_Given problem_
Copy all the material below, exactly as it stands.

# # # #

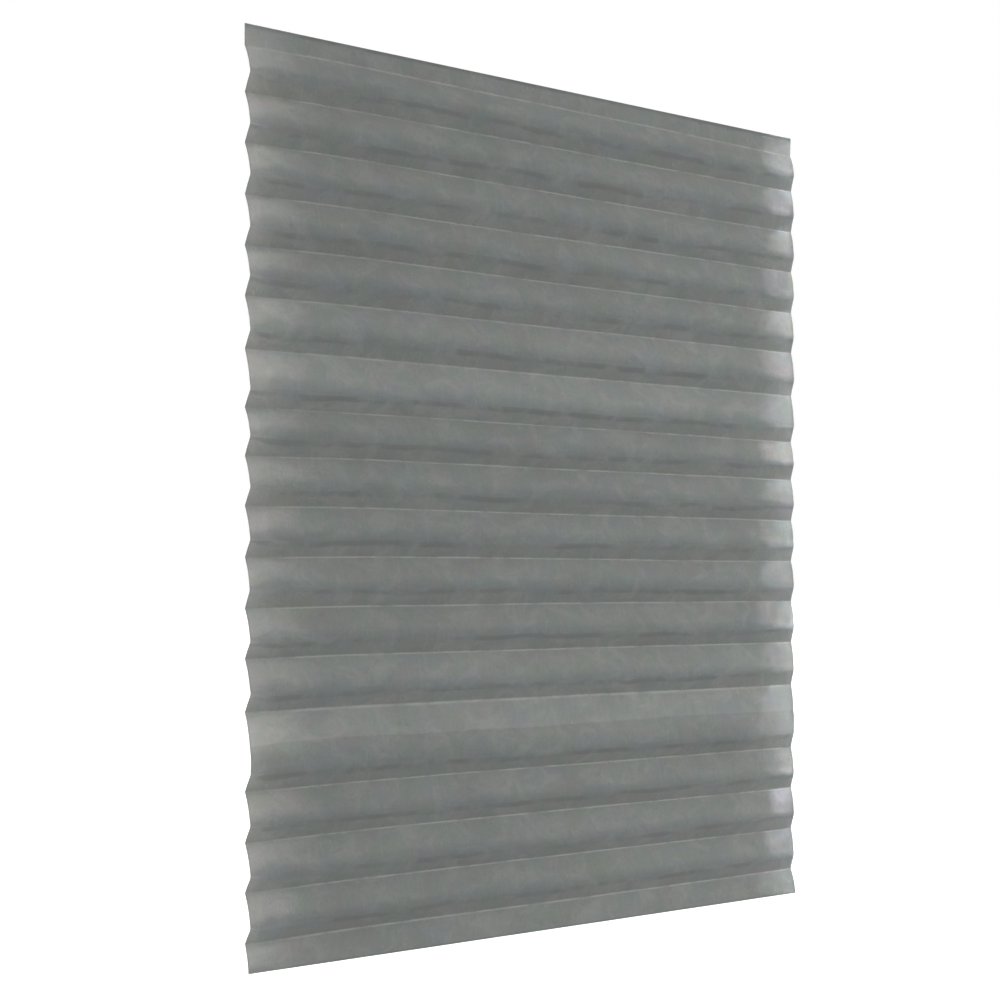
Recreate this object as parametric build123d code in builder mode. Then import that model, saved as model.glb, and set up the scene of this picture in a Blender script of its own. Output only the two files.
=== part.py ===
"""Pleated blind: one folded sheet of non-woven fabric that hangs from an adhesive strip.

The sheet has a flat flap at the top, with the strip on its back, and then a row of pleats.
Each pleat starts at a sharp pressed crease in the back plane, comes forward over a long upper
face, turns in a soft fold at the front and returns over a short lower face to the next crease.
The last pleat is cut off above its front fold.

Frame: millimetres, +Z up, X across the width, the front faces -Y. The origin is the centre of
the strip's sticky back face, and nothing reaches behind the plane of that face.
"""

import os

from build123d import *

# The sheet
WIDTH = 1200.0
SHEET_THICKNESS = 0.5
FLAP_HEIGHT = 32.0  # top edge down to the first crease

# The pleats, as the blind hangs fully let down
PLEAT_COUNT = 17
PLEAT_PITCH = 80.5  # crease to crease
PITCH_CHANGE = {0: -6.5, 5: 4.0, 6: 11.5, 7: -5.0, 12: 4.0}  # pleats that hang tighter or wider
FOLD_DEPTH = 20.5  # back plane to the front fold's corner, before it is rounded
RETURN_DROP = 31.5  # front fold's corner down to the next crease
TAIL_DROP = 47.0  # last crease down to the bottom edge
TAIL_DEPTH = 13.5  # back plane to the bottom edge

# One pleat is pulled almost open, and a half-flattened fold crosses its upper face
OPEN_PLEAT = 13
OPEN_PITCH = 125.0
OPEN_FOLD_DEPTH = 21.5
FLATTENED_FOLD_DROP = 50.0
FLATTENED_FOLD_DEPTH = 17.5

# Bends, measured on the sheet's back surface
CREASE_RADIUS = 0.8
FRONT_FOLD_RADIUS = 28.0
FLATTENED_FOLD_RADIUS = 14.0

# The adhesive strip
STRIP_HEIGHT = 20.0
STRIP_THICKNESS = 0.8
STRIP_TOP_INSET = 3.0  # top edge of the flap down to the strip
STRIP_END_INSET = 2.0  # side edge of the flap in to the strip's end

# Where the sheet lies on the strip
BACK_Y = -STRIP_THICKNESS  # the flap's back surface, and the plane of the creases
TOP_Z = STRIP_HEIGHT / 2 + STRIP_TOP_INSET


def pleat_bends(number: int, crease_z: float) -> list[tuple[float, float, float]]:
    """Bends of one pleat below its upper crease, as (y, z, radius), its lower crease last."""
    if number == OPEN_PLEAT:
        end_z = crease_z - OPEN_PITCH
        return [
            (BACK_Y - FLATTENED_FOLD_DEPTH, crease_z - FLATTENED_FOLD_DROP, FLATTENED_FOLD_RADIUS),
            (BACK_Y - OPEN_FOLD_DEPTH, end_z + RETURN_DROP, FRONT_FOLD_RADIUS),
            (BACK_Y, end_z, CREASE_RADIUS),
        ]
    end_z = crease_z - PLEAT_PITCH - PITCH_CHANGE.get(number, 0.0)
    return [
        (BACK_Y - FOLD_DEPTH, end_z + RETURN_DROP, FRONT_FOLD_RADIUS),
        (BACK_Y, end_z, CREASE_RADIUS),
    ]


# Bends of the whole sheet from the top down, on its back surface
bends = [(BACK_Y, TOP_Z - FLAP_HEIGHT, CREASE_RADIUS)]
for pleat in range(PLEAT_COUNT):
    bends += pleat_bends(pleat, crease_z=bends[-1][1])

top_edge = (BACK_Y, TOP_Z)
bottom_edge = (BACK_Y - TAIL_DEPTH, bends[-1][1] - TAIL_DROP)

# Pleated sheet: its side profile, one thickness deep, drawn across the width
with BuildPart() as pleated_sheet:
    with BuildSketch(Plane.YZ):
        with BuildLine() as profile:
            back_surface = FilletPolyline(
                top_edge,
                *[(y, z) for y, z, radius in bends],
                bottom_edge,
                radius=[radius for y, z, radius in bends],
            )
            offset(back_surface, amount=SHEET_THICKNESS, side=Side.RIGHT)
        make_face()
    extrude(amount=WIDTH / 2, both=True)
pleated_sheet.part.label = "pleated_sheet"

# Adhesive strip: double-sided foam tape on the back of the flap
with BuildPart() as adhesive_strip:
    with BuildSketch(Plane.XZ):
        Rectangle(WIDTH - 2 * STRIP_END_INSET, STRIP_HEIGHT)
    extrude(amount=STRIP_THICKNESS)
adhesive_strip.part.label = "adhesive_strip"

os.makedirs("parts", exist_ok=True)
export_step(pleated_sheet.part, "parts/pleated_sheet.step")
export_step(adhesive_strip.part, "parts/adhesive_strip.step")

print(f"flat length of the sheet {back_surface.length:.1f} mm")
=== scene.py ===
"""Looks of a pleated blind: one folded sheet of grey non-woven fabric on an adhesive strip."""

import logging
import math
from dataclasses import dataclass, field, replace
from enum import Enum

import bmesh
import bpy
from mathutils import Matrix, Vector, noise


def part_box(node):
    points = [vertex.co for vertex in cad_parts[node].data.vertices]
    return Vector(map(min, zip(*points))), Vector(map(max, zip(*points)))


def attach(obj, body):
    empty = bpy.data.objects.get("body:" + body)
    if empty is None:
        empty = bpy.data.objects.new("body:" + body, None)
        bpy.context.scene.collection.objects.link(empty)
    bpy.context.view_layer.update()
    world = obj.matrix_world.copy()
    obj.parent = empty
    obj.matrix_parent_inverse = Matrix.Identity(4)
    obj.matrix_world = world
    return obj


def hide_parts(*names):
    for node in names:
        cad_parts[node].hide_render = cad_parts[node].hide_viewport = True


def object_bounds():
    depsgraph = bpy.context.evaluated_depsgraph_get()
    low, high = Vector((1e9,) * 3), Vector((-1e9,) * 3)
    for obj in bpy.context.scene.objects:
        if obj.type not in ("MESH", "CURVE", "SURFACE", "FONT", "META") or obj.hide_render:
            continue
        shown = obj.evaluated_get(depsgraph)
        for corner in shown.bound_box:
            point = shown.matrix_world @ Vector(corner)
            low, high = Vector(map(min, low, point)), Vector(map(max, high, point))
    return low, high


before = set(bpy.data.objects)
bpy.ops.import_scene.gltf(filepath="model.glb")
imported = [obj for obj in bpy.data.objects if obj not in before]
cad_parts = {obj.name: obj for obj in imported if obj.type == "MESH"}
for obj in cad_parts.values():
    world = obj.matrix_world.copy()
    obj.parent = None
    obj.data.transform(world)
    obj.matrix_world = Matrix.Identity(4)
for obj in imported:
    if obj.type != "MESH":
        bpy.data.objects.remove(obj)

Colour = tuple[float, float, float, float]
Socket = bpy.types.NodeSocket

LOG = logging.getLogger("pleated_blind")
CAD_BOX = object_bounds()

FLAT_CUT_MAP = "flat_cut"
PLEAT_PHASE = "pleat_phase"
OPENED = "opened"


class Fold(Enum):
    """The kinds of bend that the sheet has."""

    CREASE = "pressed crease at the back"
    FRONT = "soft fold at the front"
    FLATTENED = "half-flattened fold across a face"


@dataclass(frozen=True)
class Bend:
    """One bend of the side profile, at the corner where its two faces would meet."""

    forward: float
    height: float
    radius: float
    fold: Fold


@dataclass(frozen=True)
class Station:
    """A line across the sheet, fixed on the cloth, that the folded mesh has a row of points on."""

    run: int
    share: float
    on_bend: bool
    from_top: float
    phase: float = 0.0
    opened: float = 0.0


@dataclass(frozen=True)
class Waver:
    """How a size strays smoothly from place to place, the same on each run."""

    amount: float
    period: float
    seed: float

    def at(self, across: float, lane: float) -> float:
        """How far the size strays at one place.

        Args:
            across: The distance from the sheet's left edge.
            lane: The place along the other way of the noise, in noise cells.

        Returns:
            The change, from minus the amount to plus the amount.
        """
        return self.amount * noise.noise(Vector((across / self.period, lane, self.seed)))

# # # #

_Correct answer_
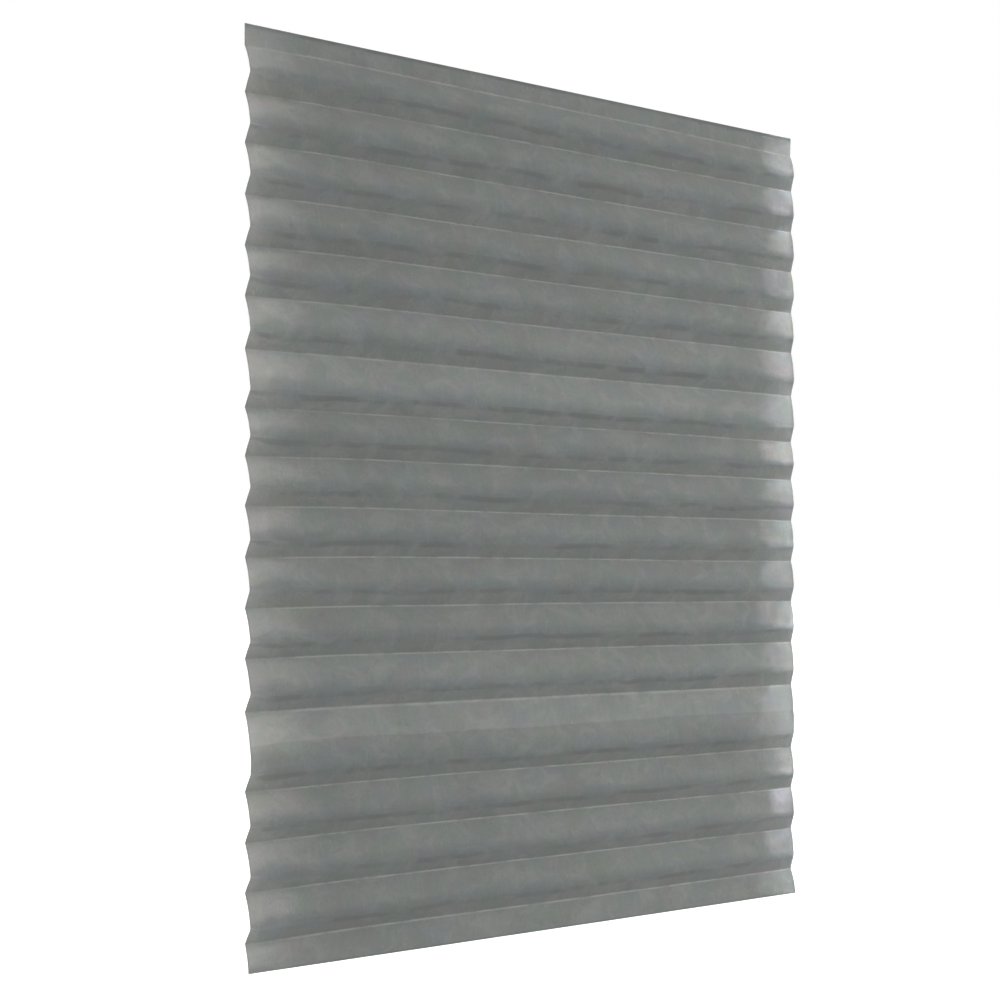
Recreate this object as parametric build123d code in builder mode. Then import that model, saved as model.glb, and set up the scene of this picture in a Blender script of its own. Output only the two files.
=== part.py ===
"""Pleated blind: one folded sheet of non-woven fabric that hangs from an adhesive strip.

The sheet has a flat flap at the top, with the strip on its back, and then a row of pleats.
Each pleat starts at a sharp pressed crease in the back plane, comes forward over a long upper
face, turns in a soft fold at the front and returns over a short lower face to the next crease.
The last pleat is cut off above its front fold.

Frame: millimetres, +Z up, X across the width, the front faces -Y. The origin is the centre of
the strip's sticky back face, and nothing reaches behind the plane of that face.
"""

import os

from build123d import *

# The sheet
WIDTH = 1200.0
SHEET_THICKNESS = 0.5
FLAP_HEIGHT = 32.0  # top edge down to the first crease

# The pleats, as the blind hangs fully let down
PLEAT_COUNT = 17
PLEAT_PITCH = 80.5  # crease to crease
PITCH_CHANGE = {0: -6.5, 5: 4.0, 6: 11.5, 7: -5.0, 12: 4.0}  # pleats that hang tighter or wider
FOLD_DEPTH = 20.5  # back plane to the front fold's corner, before it is rounded
RETURN_DROP = 31.5  # front fold's corner down to the next crease
TAIL_DROP = 47.0  # last crease down to the bottom edge
TAIL_DEPTH = 13.5  # back plane to the bottom edge

# One pleat is pulled almost open, and a half-flattened fold crosses its upper face
OPEN_PLEAT = 13
OPEN_PITCH = 125.0
OPEN_FOLD_DEPTH = 21.5
FLATTENED_FOLD_DROP = 50.0
FLATTENED_FOLD_DEPTH = 17.5

# Bends, measured on the sheet's back surface
CREASE_RADIUS = 0.8
FRONT_FOLD_RADIUS = 28.0
FLATTENED_FOLD_RADIUS = 14.0

# The adhesive strip
STRIP_HEIGHT = 20.0
STRIP_THICKNESS = 0.8
STRIP_TOP_INSET = 3.0  # top edge of the flap down to the strip
STRIP_END_INSET = 2.0  # side edge of the flap in to the strip's end

# Where the sheet lies on the strip
BACK_Y = -STRIP_THICKNESS  # the flap's back surface, and the plane of the creases
TOP_Z = STRIP_HEIGHT / 2 + STRIP_TOP_INSET


def pleat_bends(number: int, crease_z: float) -> list[tuple[float, float, float]]:
    """Bends of one pleat below its upper crease, as (y, z, radius), its lower crease last."""
    if number == OPEN_PLEAT:
        end_z = crease_z - OPEN_PITCH
        return [
            (BACK_Y - FLATTENED_FOLD_DEPTH, crease_z - FLATTENED_FOLD_DROP, FLATTENED_FOLD_RADIUS),
            (BACK_Y - OPEN_FOLD_DEPTH, end_z + RETURN_DROP, FRONT_FOLD_RADIUS),
            (BACK_Y, end_z, CREASE_RADIUS),
        ]
    end_z = crease_z - PLEAT_PITCH - PITCH_CHANGE.get(number, 0.0)
    return [
        (BACK_Y - FOLD_DEPTH, end_z + RETURN_DROP, FRONT_FOLD_RADIUS),
        (BACK_Y, end_z, CREASE_RADIUS),
    ]


# Bends of the whole sheet from the top down, on its back surface
bends = [(BACK_Y, TOP_Z - FLAP_HEIGHT, CREASE_RADIUS)]
for pleat in range(PLEAT_COUNT):
    bends += pleat_bends(pleat, crease_z=bends[-1][1])

top_edge = (BACK_Y, TOP_Z)
bottom_edge = (BACK_Y - TAIL_DEPTH, bends[-1][1] - TAIL_DROP)

# Pleated sheet: its side profile, one thickness deep, drawn across the width
with BuildPart() as pleated_sheet:
    with BuildSketch(Plane.YZ):
        with BuildLine() as profile:
            back_surface = FilletPolyline(
                top_edge,
                *[(y, z) for y, z, radius in bends],
                bottom_edge,
                radius=[radius for y, z, radius in bends],
            )
            offset(back_surface, amount=SHEET_THICKNESS, side=Side.RIGHT)
        make_face()
    extrude(amount=WIDTH / 2, both=True)
pleated_sheet.part.label = "pleated_sheet"

# Adhesive strip: double-sided foam tape on the back of the flap
with BuildPart() as adhesive_strip:
    with BuildSketch(Plane.XZ):
        Rectangle(WIDTH - 2 * STRIP_END_INSET, STRIP_HEIGHT)
    extrude(amount=STRIP_THICKNESS)
adhesive_strip.part.label = "adhesive_strip"

os.makedirs("parts", exist_ok=True)
export_step(pleated_sheet.part, "parts/pleated_sheet.step")
export_step(adhesive_strip.part, "parts/adhesive_strip.step")

print(f"flat length of the sheet {back_surface.length:.1f} mm")
=== scene.py ===
"""Looks of a pleated blind: one folded sheet of grey non-woven fabric on an adhesive strip."""

import logging
import math
from dataclasses import dataclass, field, replace
from enum import Enum

import bmesh
import bpy
from mathutils import Matrix, Vector, noise


def part_box(node):
    points = [vertex.co for vertex in cad_parts[node].data.vertices]
    return Vector(map(min, zip(*points))), Vector(map(max, zip(*points)))


def attach(obj, body):
    empty = bpy.data.objects.get("body:" + body)
    if empty is None:
        empty = bpy.data.objects.new("body:" + body, None)
        bpy.context.scene.collection.objects.link(empty)
    bpy.context.view_layer.update()
    world = obj.matrix_world.copy()
    obj.parent = empty
    obj.matrix_parent_inverse = Matrix.Identity(4)
    obj.matrix_world = world
    return obj


def hide_parts(*names):
    for node in names:
        cad_parts[node].hide_render = cad_parts[node].hide_viewport = True


def object_bounds():
    depsgraph = bpy.context.evaluated_depsgraph_get()
    low, high = Vector((1e9,) * 3), Vector((-1e9,) * 3)
    for obj in bpy.context.scene.objects:
        if obj.type not in ("MESH", "CURVE", "SURFACE", "FONT", "META") or obj.hide_render:
            continue
        shown = obj.evaluated_get(depsgraph)
        for corner in shown.bound_box:
            point = shown.matrix_world @ Vector(corner)
            low, high = Vector(map(min, low, point)), Vector(map(max, high, point))
    return low, high


before = set(bpy.data.objects)
bpy.ops.import_scene.gltf(filepath="model.glb")
imported = [obj for obj in bpy.data.objects if obj not in before]
cad_parts = {obj.name: obj for obj in imported if obj.type == "MESH"}
for obj in cad_parts.values():
    world = obj.matrix_world.copy()
    obj.parent = None
    obj.data.transform(world)
    obj.matrix_world = Matrix.Identity(4)
for obj in imported:
    if obj.type != "MESH":
        bpy.data.objects.remove(obj)

Colour = tuple[float, float, float, float]
Socket = bpy.types.NodeSocket

LOG = logging.getLogger("pleated_blind")
CAD_BOX = object_bounds()

FLAT_CUT_MAP = "flat_cut"
PLEAT_PHASE = "pleat_phase"
OPENED = "opened"


class Fold(Enum):
    """The kinds of bend that the sheet has."""

    CREASE = "pressed crease at the back"
    FRONT = "soft fold at the front"
    FLATTENED = "half-flattened fold across a face"


@dataclass(frozen=True)
class Bend:
    """One bend of the side profile, at the corner where its two faces would meet."""

    forward: float
    height: float
    radius: float
    fold: Fold


@dataclass(frozen=True)
class Station:
    """A line across the sheet, fixed on the cloth, that the folded mesh has a row of points on."""

    run: int
    share: float
    on_bend: bool
    from_top: float
    phase: float = 0.0
    opened: float = 0.0


@dataclass(frozen=True)
class Waver:
    """How a size strays smoothly from place to place, the same on each run."""

    amount: float
    period: float
    seed: float

    def at(self, across: float, lane: float) -> float:
        """How far the size strays at one place.

        Args:
            across: The distance from the sheet's left edge.
            lane: The place along the other way of the noise, in noise cells.

        Returns:
            The change, from minus the amount to plus the amount.
        """
        return self.amount * noise.noise(Vector((across / self.period, lane, self.seed)))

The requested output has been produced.